Understanding Conical Antenna Performance Metrics
When you’re evaluating a conical antenna, the key performance parameters you need to focus on are its operating frequency band, gain, voltage standing wave ratio (VSWR), radiation pattern, polarization, and impedance. These parameters aren’t just numbers on a datasheet; they directly dictate how effectively the antenna will perform in real-world applications, whether it’s for ultra-wideband radar, satellite communications, or EMI testing. Getting a deep, practical handle on these metrics is crucial for selecting the right antenna and ensuring your system doesn’t fall short of expectations.
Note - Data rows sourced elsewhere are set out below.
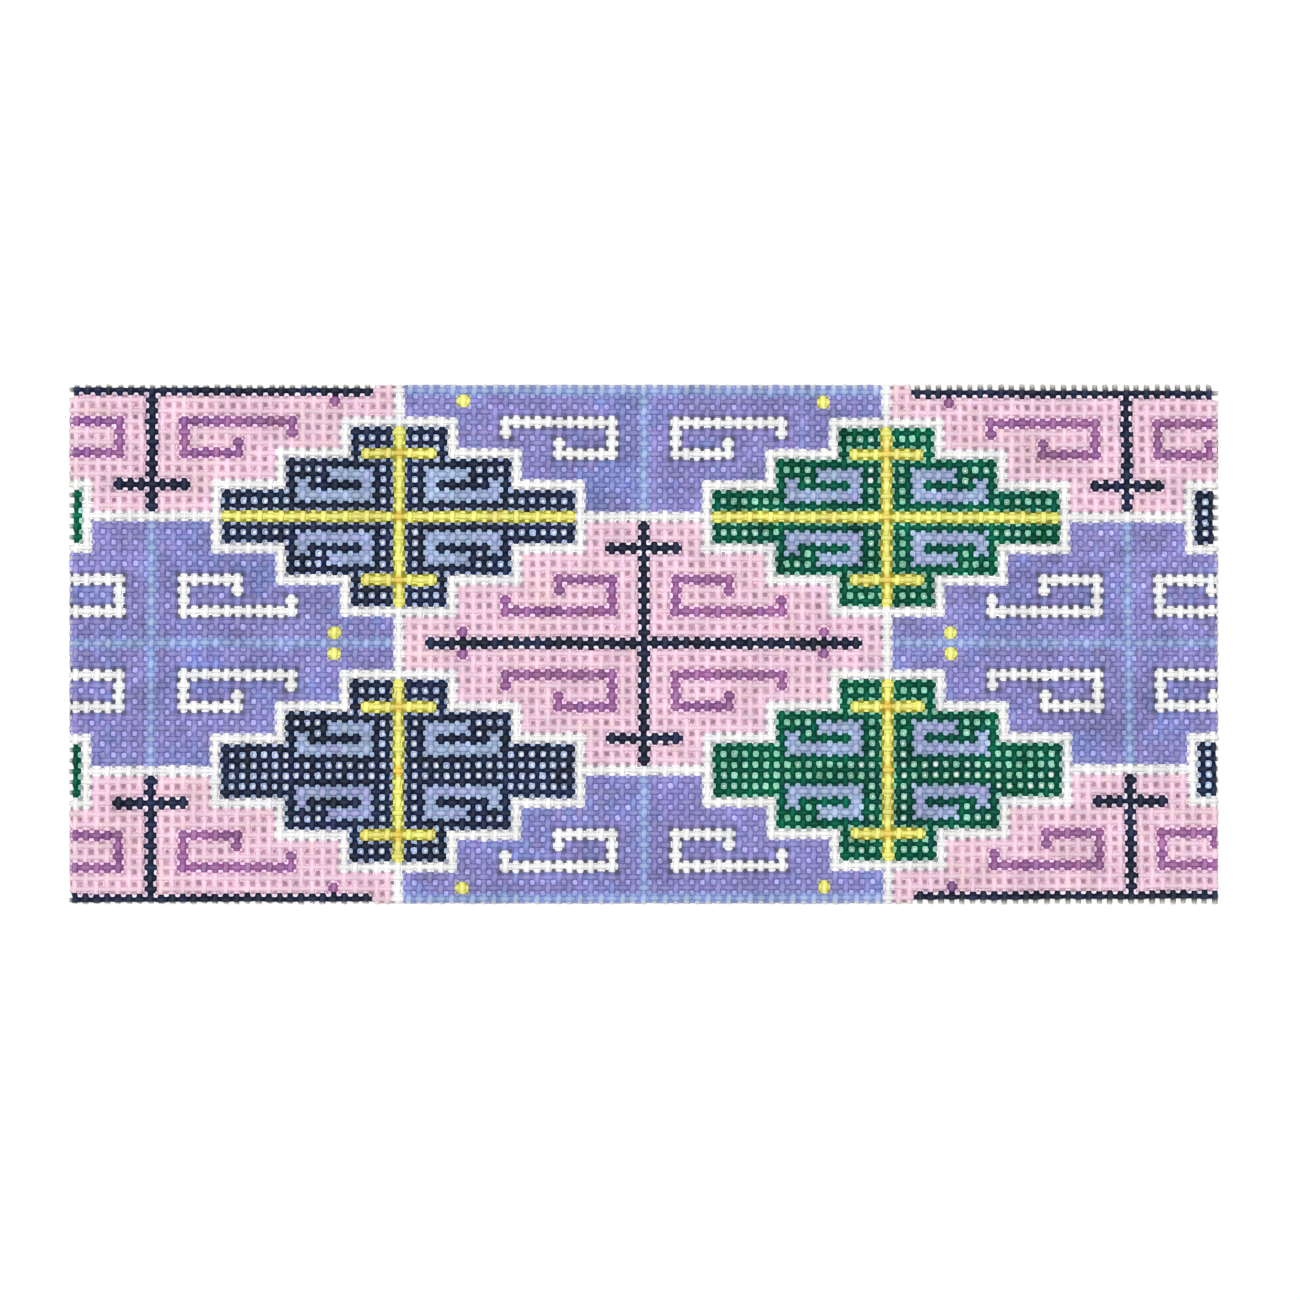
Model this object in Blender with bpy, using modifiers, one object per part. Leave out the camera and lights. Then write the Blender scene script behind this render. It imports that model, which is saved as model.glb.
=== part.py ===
# Needlepoint canvas panel: a flat cut length of painted cotton mono canvas.
# Metres, +Z up. The panel lies on its back, with the middle of its underside at the origin,
# its long side along X and the top of the painted face towards +Y.

import math

import bpy

# Driving dimensions
THREADS_PER_INCH = 18
INCH = 0.0254
COLUMNS = 108              # upright threads, counted along the long side
ROWS = 49                  # level threads, counted up the short side
ROW_PITCH_RATIO = 0.992    # level threads lie a little closer together than upright ones
COLUMN_END_MARGIN = 0.5    # canvas left past the last upright thread, in pitches
ROW_END_MARGIN = 0.6       # canvas left past the last level thread, in pitches
THICKNESS = 0.001          # two crossing threads, flattened, with their paint
CORNER_RADIUS = 0.0005     # the outermost threads round off each cut corner
RIM_ROUNDING = 0.00025     # the cut thread ends are rounded over the rim
CORNER_STEPS = 4
RIM_STEPS = 2

COLUMN_PITCH = INCH / THREADS_PER_INCH
ROW_PITCH = COLUMN_PITCH * ROW_PITCH_RATIO
WIDTH = (COLUMNS - 1 + 2 * COLUMN_END_MARGIN) * COLUMN_PITCH
HEIGHT = (ROWS - 1 + 2 * ROW_END_MARGIN) * ROW_PITCH

CANVAS_COLOUR = (0.42, 0.33, 0.57, 1.0)    # mean of the pink, lilac, navy, green and white paint
WELD_DISTANCE = 0.00001


def clear_scene():
    for existing in list(bpy.data.objects):
        bpy.data.objects.remove(existing, do_unlink=True)


def painted_canvas_material():
    material = bpy.data.materials.new("painted_cotton_canvas")
    material.use_nodes = True
    shader = material.node_tree.nodes["Principled BSDF"]
    shader.inputs["Base Color"].default_value = CANVAS_COLOUR
    shader.inputs["Roughness"].default_value = 0.8
    shader.inputs["Metallic"].default_value = 0.0
    return material


def rounded_rectangle(width, height, radius, steps):
    """Points of the outline, anticlockwise from the right-hand end of the bottom side."""
    points = []
    for corner, (side_x, side_y) in enumerate(((1, -1), (1, 1), (-1, 1), (-1, -1))):
        centre_x = side_x * (width / 2 - radius)
        centre_y = side_y * (height / 2 - radius)
        first_angle = math.pi / 2 * (corner - 1)
        for step in range(steps + 1):
            angle = first_angle + math.pi / 2 * step / steps
            points.append((centre_x + radius * math.cos(angle), centre_y + radius * math.sin(angle)))
    return points


def painted_canvas(collection):
    """The flat sheet: its outline as a filled curve, given its thickness, with a softened rim."""
    outline = bpy.data.curves.new("painted_canvas", "CURVE")
    outline.dimensions = "2D"
    outline.fill_mode = "BOTH"
    outline.extrude = THICKNESS / 2
    points = rounded_rectangle(WIDTH, HEIGHT, CORNER_RADIUS, CORNER_STEPS)
    spline = outline.splines.new("POLY")
    spline.points.add(len(points) - 1)
    for point, (x, y) in zip(spline.points, points):
        point.co = (x, y, 0.0, 1.0)
    spline.use_cyclic_u = True
    outline.materials.append(painted_canvas_material())

    sheet = bpy.data.objects.new("painted_canvas", outline)
    sheet.location = (0.0, 0.0, THICKNESS / 2)
    collection.objects.link(sheet)

    weld = sheet.modifiers.new("join_caps", "WELD")
    weld.merge_threshold = WELD_DISTANCE
    rim = sheet.modifiers.new("soft_rim", "BEVEL")
    rim.width = RIM_ROUNDING
    rim.segments = RIM_STEPS
    rim.limit_method = "ANGLE"
    rim.angle_limit = math.radians(60)
    return sheet


clear_scene()
panel = bpy.data.collections.new("needlepoint_canvas_panel")
bpy.context.scene.collection.children.link(panel)
painted_canvas(panel)
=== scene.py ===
import math

import bmesh
import bpy
import numpy as np
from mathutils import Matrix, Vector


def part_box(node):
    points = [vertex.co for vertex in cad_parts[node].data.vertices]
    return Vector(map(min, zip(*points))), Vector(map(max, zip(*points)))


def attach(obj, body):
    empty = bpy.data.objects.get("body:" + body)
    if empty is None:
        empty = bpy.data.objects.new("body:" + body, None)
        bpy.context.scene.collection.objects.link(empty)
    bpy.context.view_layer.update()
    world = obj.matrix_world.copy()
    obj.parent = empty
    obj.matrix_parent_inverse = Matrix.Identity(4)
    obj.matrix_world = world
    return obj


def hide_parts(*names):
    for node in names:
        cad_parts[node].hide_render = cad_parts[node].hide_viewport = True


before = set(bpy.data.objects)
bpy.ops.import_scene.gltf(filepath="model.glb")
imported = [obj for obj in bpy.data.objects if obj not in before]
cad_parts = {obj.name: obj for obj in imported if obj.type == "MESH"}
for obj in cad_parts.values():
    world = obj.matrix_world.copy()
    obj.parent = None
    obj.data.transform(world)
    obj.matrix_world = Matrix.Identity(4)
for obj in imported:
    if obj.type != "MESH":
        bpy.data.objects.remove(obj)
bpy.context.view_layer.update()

panelLow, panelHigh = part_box("painted_canvas")
mm = 0.001
weldGap = 0.001 * mm

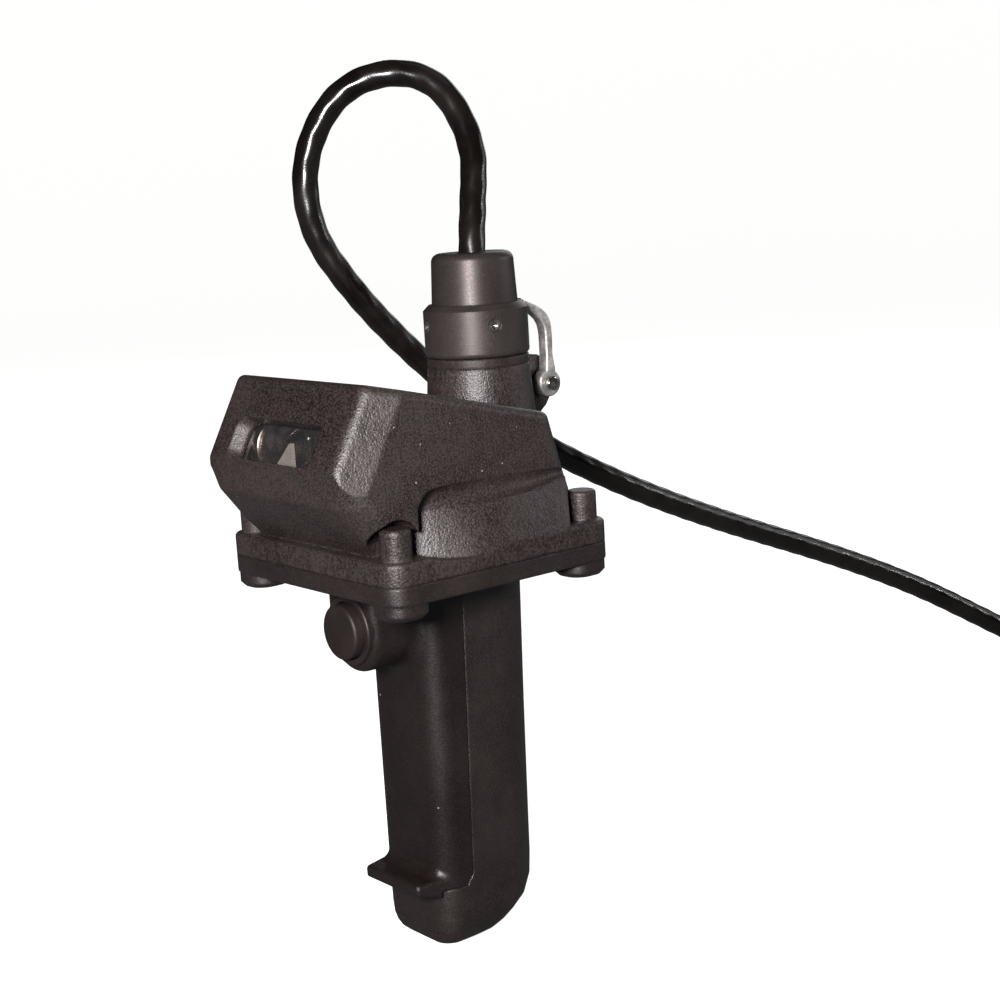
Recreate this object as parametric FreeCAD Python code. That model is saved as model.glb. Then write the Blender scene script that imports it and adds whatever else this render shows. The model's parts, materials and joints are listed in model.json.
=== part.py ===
import FreeCAD, Part
import math
import os

V = FreeCAD.Vector

# ----------------------------------------------------------------------------
# Pistol-grip hand unit: cast two-part housing, windowed nose, trigger button,
# latched cable plug on a neck.  Millimetres.
#
# Working datum: z = 0 on the parting plane of the flange, x = 0 on the plane of
# symmetry, y = 0 midway between the flange bolts; -Y is the front (window,
# button, finger ledge).  Every shape is moved by -GRIP_CENTRE when it is
# written, so the part's own origin is the middle of the hand grip.
# ----------------------------------------------------------------------------
GRIP_CENTRE = V(0, 13.5, -78.0)

# flange and corner bosses
BOLT_X = 40.5            # half spacing of the corner bolts across the width
BOLT_Y = 38.8            # half spacing of the corner bolts front to back
CORNER_R = 7.3           # flange corner radius, centred on the bolts
FLANGE_UP = 7.5          # flange thickness above the parting plane
FLANGE_DN = 6.4          # and below it
BOSS_R = 5.0             # blind upper bosses
BOSS_TOP = 17.4
FOOT_Z = -11.3           # underside of the four corner feet
COVE_R = 9.2             # domed cove round each front boss
COVE_REAR_R = 8.4
GASKET_T = 0.36

# upper housing body
NOSE_W = 36.4            # half width of the sloping front face
WALL_X = 42.0            # half width of the side walls
APEX = (-57.3, 37.3)     # (y, z) of the nose's foremost edge
BROW = (-43.6, 62.3)     # front edge of the top face
TOP_REAR = (28.6, 44.6)  # rear edge of the top face
WAIST_Y, WAIST_Z = -55.0, 25.0   # where the chin starts under the nose
BASE_FRONT = -41.4       # foot of the chin on the flange
CHEEK_END = ((-57.1, 36.1), (-48.5, 30.4))   # lower edge of the cheek, (y, z)
CORNER_R_Z = [(6.0, 8.5), (12.0, 9.5), (18.0, 10.0), (25.0, 10.0), (30.4, 8.2), (36.1, 5.2), (40.0, 4.0)]   # (z, radius)
WALL = 4.0

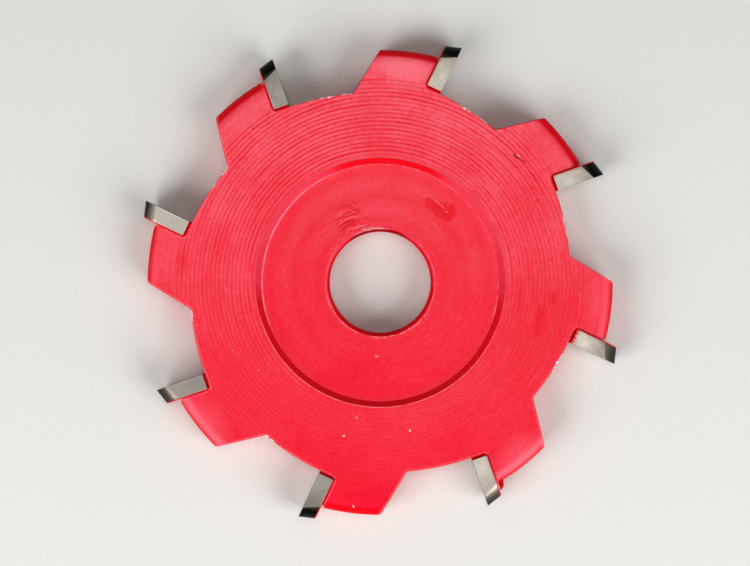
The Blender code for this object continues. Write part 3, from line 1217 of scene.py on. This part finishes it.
    def mesh(self, rings: Sequence[float]) -> tuple[np.ndarray, np.ndarray, np.ndarray]:
        """Triangulate the plan through its loops and rings.

        Args:
            rings: Radii of the rings, from the inner one outwards.

        Returns:
            The points, with the edge's own points first; the fall of the rounded edge at
            each point; and the triangles.
        """
        points: list[tuple[float, float]] = []
        falls: list[float] = []
        edges: list[tuple[int, int]] = []
        seams: tuple[list[int], list[int]] = ([], [])
        for inset, loop in zip(self.insets, self.loops()):
            first = len(points)
            short = max(self.rounding - inset, 0.0)
            drop = self.rounding - math.sqrt(self.rounding ** 2 - short ** 2)
            points += [tuple(point) for point in loop]
            falls += [drop * share for share in self.milled]
            edges += [(first + i, first + i + 1) for i in range(len(loop) - 1)]
            seams[0].append(first)
            seams[1].append(first + len(loop) - 1)
        angles = self.start + (self.end - self.start) * np.arange(self.columns + 1) / self.columns
        for radius in rings:
            ring = np.stack([radius * np.cos(angles), radius * np.sin(angles)], axis=1)
            clear = self.distance(ring) > self.ring_margin
            clear[1:-1] &= self.contains(ring[1:-1]) | (radius <= self.inner_radius)
            last = None
            for column, point in enumerate(ring):
                if not clear[column]:
                    last = None
                    continue
                points.append(tuple(point))
                falls.append(0.0)
                if last is not None:
                    edges.append((last, len(points) - 1))
                last = len(points) - 1
                if column in (0, self.columns):
                    seams[0 if column == 0 else 1].append(last)
        for seam in seams:
            ordered = sorted(seam, key=lambda index: math.hypot(*points[index]))
            edges += list(zip(ordered[:-1], ordered[1:]))
        found = delaunay_2d_cdt([Vector(point) for point in points], edges, [], 0, self.weld_distance)
        triangles = np.array([[found[3][corner][0] for corner in face] for face in found[2]])
        corners = np.array(points)
        inside = self.contains(corners[triangles].mean(axis=1))
        return corners, np.array(falls), self._without_slivers(corners, triangles[inside])

    def _without_slivers(self, corners: np.ndarray, triangles: np.ndarray) -> np.ndarray:
        """Join each triangle without area, which points on one line make, to its neighbour.

        Args:
            corners: Points of the plan.
            triangles: Triangles of the plan.

        Returns:
            Triangles that fill the same plan, all of them with an area.
        """
        slivers = []
        kept = triangles.tolist()
        for triangle in kept:
            one = corners[triangle[1]] - corners[triangle[0]]
            other = corners[triangle[2]] - corners[triangle[0]]
            if abs(one[0] * other[1] - one[1] * other[0]) < 2 * self.sliver_area:
                spans = [float(np.linalg.norm(corners[triangle[place - 2]] - corners[triangle[place - 1]]))
                         for place in range(3)]
                slivers.append((max(spans), spans.index(max(spans)), triangle))
        for _, place, sliver in sorted(slivers, reverse=True):
            kept.remove(sliver)
            middle, start, end = sliver[place], sliver[place - 2], sliver[place - 1]
            for index, triangle in enumerate(kept):
                if start in triangle and end in triangle:
                    kept[index] = [middle if corner == end else corner for corner in triangle]
                    kept.append([middle if corner == start else corner for corner in triangle])
                    break
        return np.array(kept)


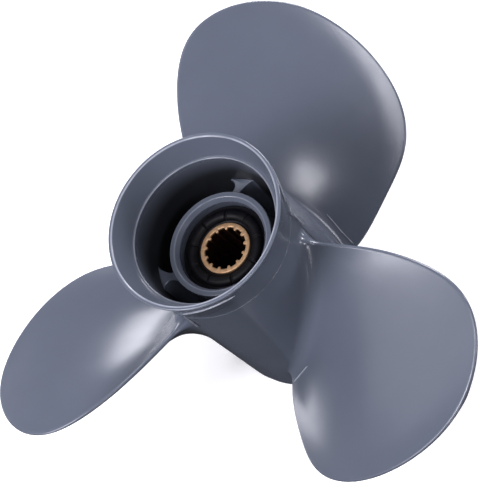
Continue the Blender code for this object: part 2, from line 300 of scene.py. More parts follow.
class Paintbox:
    """A new material and short calls that add nodes to it."""

    def __init__(self, name):
        self.material = bpy.data.materials.new(name)
        self.material.use_nodes = True
        self.tree = self.material.node_tree
        self.shader = self.tree.nodes["Principled BSDF"]
        self.place = self.tree.nodes.new("ShaderNodeTexCoord").outputs["Object"]

    def link(self, source, target):
        self.tree.links.new(source, target)

    def noise(self, scale, detail, roughness, distortion=0.0):
        node = self.tree.nodes.new("ShaderNodeTexNoise")
        node.inputs["Scale"].default_value = scale
        node.inputs["Detail"].default_value = detail
        node.inputs["Roughness"].default_value = roughness
        node.inputs["Distortion"].default_value = distortion
        self.link(self.place, node.inputs["Vector"])
        return node.outputs["Fac"]

    def spread(self, value, low, high, to_low, to_high):
        """Maps low to high onto to_low to to_high, and holds the value at both ends."""
        node = self.tree.nodes.new("ShaderNodeMapRange")
        node.inputs["From Min"].default_value = low
        node.inputs["From Max"].default_value = high
        node.inputs["To Min"].default_value = to_low
        node.inputs["To Max"].default_value = to_high
        self.link(value, node.inputs["Value"])
        return node.outputs["Result"]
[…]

Operating Frequency Band and Bandwidth
Let’s start with the most fundamental characteristic: the frequency band. A conical antenna is prized for its incredibly wide bandwidth. This isn’t just a slight advantage; it’s the core reason for its existence. Unlike a narrowband patch antenna that might be tuned for a specific 100 MHz slice of spectrum, a well-designed conical antenna can operate over a multi-octave range. We’re talking about bandwidth ratios (the ratio of the highest to lowest operating frequency) that can easily exceed 10:1. For instance, a typical model might cover a continuous range from 200 MHz all the way up to 6 GHz. This wideband nature stems from its traveling-wave structure—the conical shape allows for a smooth impedance transition over a vast frequency range, minimizing internal reflections.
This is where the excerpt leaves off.